La poésie castillane de la fin du Moyen Âge au début du Siècle d'or

La poésie castillane de la fin du Moyen Âge au début du Siècle d'or

En 1440, Juan de Mena offre le Laberinto de Fortuna au roi de Castille Juan II ; Garcilaso meurt en 1536, près de Nice, lors de l’une des campagnes militaires de Charles Quint contre la France. Un siècle à peine sépare le poème politique de Mena de l’œuvre lyrique du Prince des Poètes mais tout semble les séparer, sauf la gloire littéraire de leurs auteurs que réunit encore l’écriture amoureuse : Juan de Mena est en effet un grand poète cancioneril et la première poésie de Garcilaso porte l’empreinte de l’esthétique raffinée, sophistiquée, des variations poétiques sur les mots et les paradoxes de l’amour. Le Laberinto de Fortuna, aux frontières incertaines du Moyen Âge et de la Renaissance, fascine par son artifice et sa vérité.

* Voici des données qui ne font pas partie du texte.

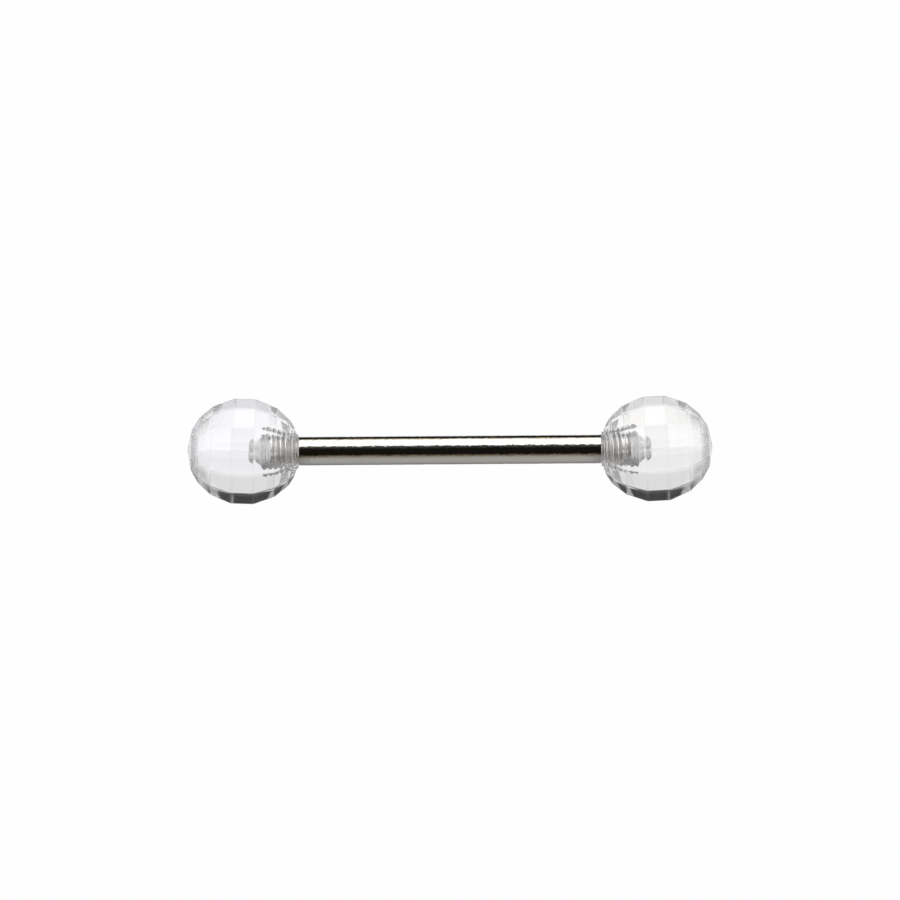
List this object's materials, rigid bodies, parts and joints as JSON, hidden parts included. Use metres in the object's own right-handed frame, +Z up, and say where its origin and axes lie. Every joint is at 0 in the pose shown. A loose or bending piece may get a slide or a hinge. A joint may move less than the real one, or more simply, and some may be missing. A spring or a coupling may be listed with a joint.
{
  "type": "nipple barbell",
  "caption": "Straight steel barbell for a piercing, with a clear faceted acrylic ball screwed on each threaded end.",
  "frame": {"origin": "on the surface it rests on, midway between the two balls, under the axis of the bar", "axes": "+X along the bar, from the left ball to the right ball; +Z up"},
  "size_m": [0.0292, 0.006, 0.0059],
  "materials": {
    "steel": "polished surgical steel",
    "acrylic": "clear colourless acrylic, cut facets, polished"
  },
  "bodies": {
    "bar": {"bar": "steel"},
    "left_ball": {"left_ball": "acrylic"},
    "right_ball": {"right_ball": "acrylic"}
  },
  "joints": [
    {"name": "left_ball_unscrew", "type": "slide", "parent": "bar", "child": "left_ball", "axis": [-1, 0, 0], "range_m": [0, 0.006]},
    {"name": "right_ball_unscrew", "type": "slide", "parent": "bar", "child": "right_ball", "axis": [1, 0, 0], "range_m": [0, 0.006]}
  ]
}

Nebrija en fait la référence majeure des chapitres de métrique de sa Gramática española et les humanistes l’éditent et le commentent, soit pour exalter la teneur morale ou nationale de ses copias et la dignité de la langue, latinisante et sublime soit, comme Juan de Valdés, pour en dénoncer l’obscurité et le caractère hybride et « monstrueux ». Le poème, érudit, complexe, est emporté par un souffle épique et une vigueur dramatique remarquables ; il est aussi traversé par des moments d’émotion, de courage moral, intellectuel et politique et par des épisodes d’une extraordinaire puissance poétique. À l’inverse de Juan de Mena, qui s’inscrit dans la lignée conceptiste des Lucain, des Góngora ou des Gracián, Garcilaso de la Vega dote la poésie espagnole d’une langue lumineuse et fluide dont l’exceptionnelle harmonie produit un étonnant « effet de naturel ». Ainsi passent inaperçus le travail rhétorique et l’érudition, si profondément assimilée qu’elle en devient culture. Très largement autobiographique, la poésie lyrique de Garcilaso, en assimilant les traditions péninsulaires et les conquêtes définitives de Pétrarque, en adoptant l’ample et souple hendécasyllabe, en ouvrant la « prison d’amour » aux beautés d’une Nature amène, invente la grammaire lyrique de l’émotion et réalise une véritable révolution dont les résonances s’entendent encore dans la poésie du vingtième siècle espagnol.